それにしても刃欠けの修繕も大変でしたが、これもこれで大変な作業です。研磨していると指が痛くなってくるそうで、先生も途中で何度か休憩を挟んでいました。

所要時間は約一時間。もしご家庭に眠っている包丁があれば、ぜひ挑戦してみてください。

大切に使えば、包丁は一生もの!

包丁の錆落としに欠けの修繕、そして最後は鏡面仕上げと、道のりは決して楽ではありませんでしたが、お陰様で見るも無残な三徳包丁が見事に蘇りました。

最後にもう一度、最初のひどくサビた状態から、どのくらい蘇ったかを見てみましょう。

この通り、包丁はメンテナンスをしてあげることで蘇ります。

使用頻度や研ぎの頻度にもよりますが、通常であれば一本の包丁を一生涯に渡って大切に使い続けることもできるんですよ。
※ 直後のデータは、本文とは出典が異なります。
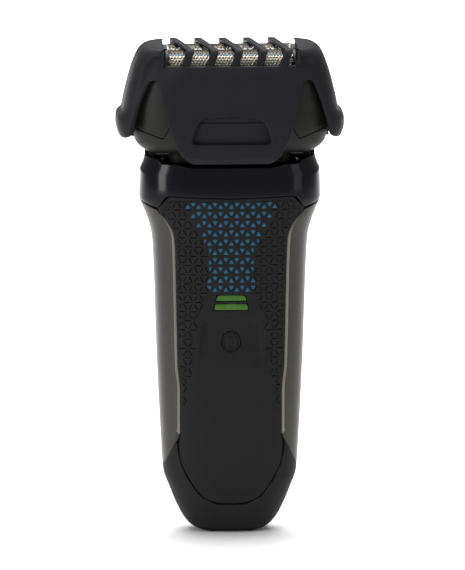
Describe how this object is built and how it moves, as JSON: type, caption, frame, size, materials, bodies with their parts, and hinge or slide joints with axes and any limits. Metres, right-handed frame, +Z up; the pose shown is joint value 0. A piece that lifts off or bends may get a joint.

毎日のように包丁を使ったり研いだりするプロの板前さんなどでも、一本の包丁を20年から30年も使い続けます。

これを機に、ぜひともご自分の包丁と向き合ってみてください。

最後に

もともとはサビて使いものにならなかった三徳包丁。実は私は普段、牛刀を使うことが多く、三徳はほとんど使うことがありません。でも、そのせいでメンテナンスを怠り、ボロボロにしてしまったのは反省しなくてはなりませんね。

今回ここまで丹念に仕上げてもらい、この包丁に対する愛着がグンと強くなりました。
包丁の寿命は使う人次第。きちんとメンテナンスしながら大切に使えば、一生のパートナーにもなってくれますよ。